UDF using python function in PySpark

By Niraj Zade | 2024-10-03 | Tags: workflow


The steps are:

  1. Define python function
  2. Register function as UDF in spark
  3. Use the function, as we would use any other PySpark function.

Example Scenario

Filter rows with invalid mobile numbers in the data below. A mobile number is valid when.

  • It has 10 digits
  • It has only numbers
+-----+-------------+
| name|mobile_number|
+-----+-------------+
|Alice|   9876543210|
|  Bob|         1234|
|Chris|         abcd|
+-----+-------------+

Setup (Not required on databricks)

# NOT REQUIRED FOR DATABRICKS

# for jupyter notebook
from IPython.core.interactiveshell import InteractiveShell
InteractiveShell.ast_node_interactivity='all'

# Create spark session (not required on databricks)
from pyspark.sql import SparkSession
spark = SparkSession.builder.master("local[*]").getOrCreate()

Define and use UDF

Perform imports

from pyspark.sql import types as T
from pyspark.sql import functions as F

Create sample dataframe

data = [
    ("Alice", "9876543210"),
    ("Bob", "1234"),
    ("Chris", "abcd"),
]
schema= ["name", "mobile_number"]

contact_df = spark.createDataFrame(data = data, schema = schema)
contact_df.show()

Define python function, and declare it as a UDF

# Create python function
def validate_mobile_number(mobile_number):
    """check if mobile number string is numeric, and has 10 digits"""
    cleaned_mobile_number = str(mobile_number).strip()
    if len(cleaned_mobile_number) == 10 and cleaned_mobile_number.isdigit():
        return True
    return False

# Register python function as UDF
validate_mobile_number_udf = F.udf(lambda n: validate_mobile_number(n),T.BooleanType())

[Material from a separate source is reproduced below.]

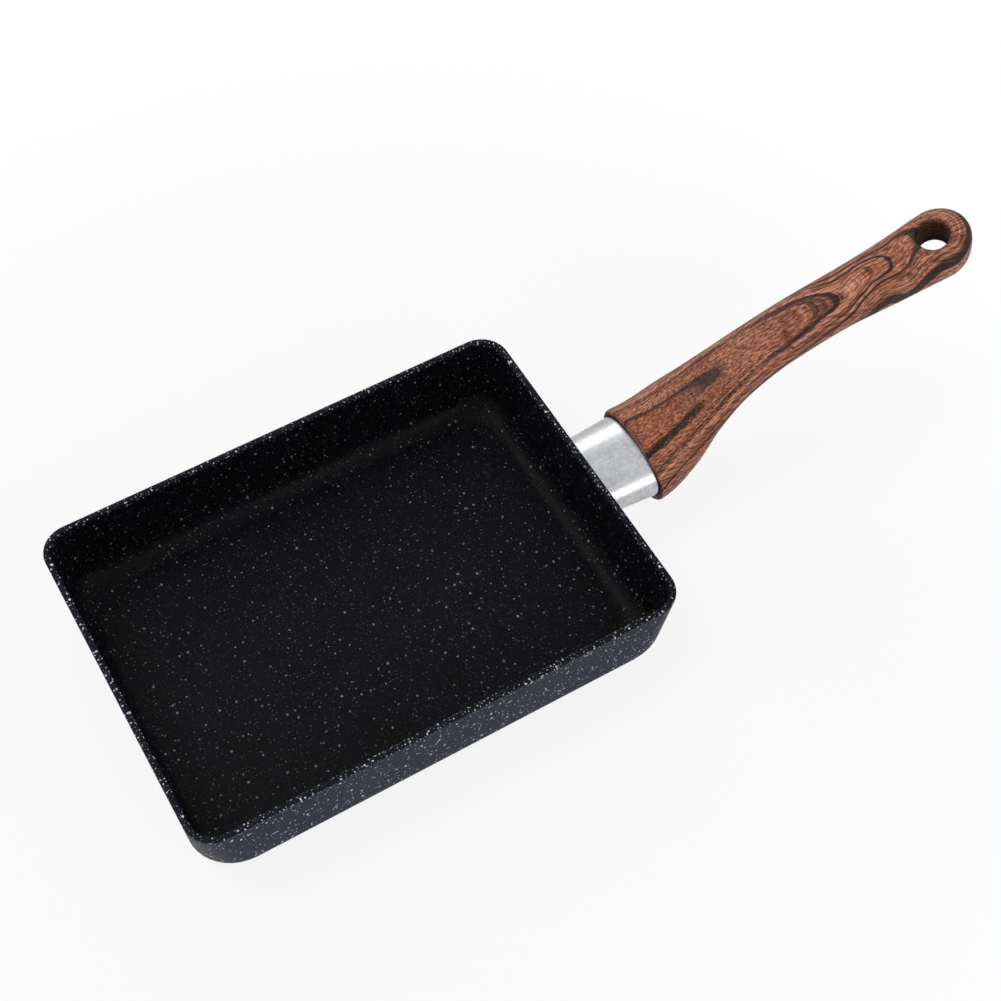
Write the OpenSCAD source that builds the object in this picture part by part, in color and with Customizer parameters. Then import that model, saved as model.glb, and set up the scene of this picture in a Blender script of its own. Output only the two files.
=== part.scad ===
// Rectangular rolled-omelette pan with a wood-grain handle.
// Millimetres. The origin is the middle of the flat base, +X runs to the handle, +Z is up.

/* [Pan] */
// Outer length of the rim, along the handle's direction
rim_l = 185; // [160:1:220]
// Outer width of the rim
rim_w = 135; // [115:1:170]
// Height of the rim above the base
pan_h = 36; // [33:0.5:44]
// Lean of the walls from upright, in degrees
draft = 3; // [2:0.5:5]
// Outer corner radius at the rim
rim_corner = 10.8; // [8:0.1:14]
// Outer corner radius at the base
base_corner = 20.5; // [16:0.5:24]
// Thickness of the walls
wall_t = 2.4; // [2:0.1:3]
// Thickness of the floor
floor_t = 3; // [2.5:0.1:4]
// Outer radius where the walls turn into the base
base_fillet = 11; // [7:0.5:12]
// Inner radius where the walls turn into the floor
floor_fillet = 8; // [5:0.5:8.5]
// Radius of the rim's two edges
rim_edge = 0.8; // [0.4:0.1:0.9]

/* [Base plate] */
// Length of the perforated plate
plate_l = 150; // [120:2:160]
// Width of the perforated plate
plate_w = 100; // [80:2:108]
// Corner radius of the plate
plate_corner = 6; // [3:0.5:10]
// Thickness of the plate
plate_t = 0.5; // [0.4:0.1:0.8]
// Diameter of its holes
plate_hole_d = 4.5; // [3:0.5:6]
// Distance between hole centres
plate_pitch = 10; // [9:0.5:12]

/* [Flame guard] */
// Depth of the guard's axis below the rim
neck_drop = 12.9; // [12.4:0.1:13.6]
// Distance from the rim line to the front face of the handle
neck_l = 20.4; // [16:0.1:24]
// Width of the guard where it enters the handle
guard_w = 37.4; // [35:0.1:37.6]
// Height of the guard where it enters the handle
guard_h = 19.8; // [19:0.1:21]
// Share of that size which the guard keeps at the pan
guard_taper = 0.89; // [0.86:0.01:1]
// Thickness of the guard's sheet
guard_t = 1; // [0.8:0.1:1.2]
// Depth to which the guard sits in the handle
guard_seat = 4; // [3:0.5:5]

/* [Handle] */
// Distance from the front face to the middle of the round end
end_from_front = 128.4; // [122:0.1:140]
// Radius of the round end
end_r = 12.9; // [12.4:0.1:14]
// Slope of the handle's end, in degrees
end_slope = 15.5; // [12:0.5:17]
// Diameter of the hang hole
hang_d = 11.6; // [10:0.1:12]
// Distance from the middle of the round end back to the hang hole
hang_back = 0.8; // [0:0.1:2]
// Radius of the hang hole's rounded lips
hang_lip = 2; // [0.8:0.1:2.4]
// Radius of the front edge
front_edge = 1.2; // [0.6:0.1:1.6]

/* [Fastening] */
// Width of the boss that is welded to the wall
boss_w = 16; // [14:0.5:17]
// Height of the boss
boss_h = 10; // [9.5:0.5:11]
// Width of the weld foot's rim round the boss
boss_rim = 1.5; // [1:0.1:2]
// Depth to which the boss sits in the handle
boss_seat = 5; // [4.5:0.1:5.5]
// Thread diameter of the screw
screw_d = 5; // [4:0.5:5]
// Diameter of the screw's head
head_d = 9; // [8:0.5:9.5]
// Height of the screw's head
head_h = 3.2; // [2.8:0.1:3.6]
// Thickness of the handle's web under the screw
web_t = 3; // [2.5:0.1:3.5]

/* [Hidden] */
$fn = 48;

// Clearance round a piece that slides into a pocket
fit = 0.15;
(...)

Use UDF to create a new column

# Use UDF to create a new column
df = contact_df.withColumn("is_number_valid", validate_mobile_number_udf(F.col("mobile_number")))
df.show()
+-----+-------------+---------------+
| name|mobile_number|is_number_valid|
+-----+-------------+---------------+
|Alice|   9876543210|           true|
|  Bob|         1234|          false|
|Chris|         abcd|          false|
+-----+-------------+---------------+

Example scenarios

UDFs are used to implement logic cannot be implemented using SQL or PySpark dataframe functions.

Some example scenarios are:

  • Validate email addresses
  • Validate IP addresses

That's all. Enjoy.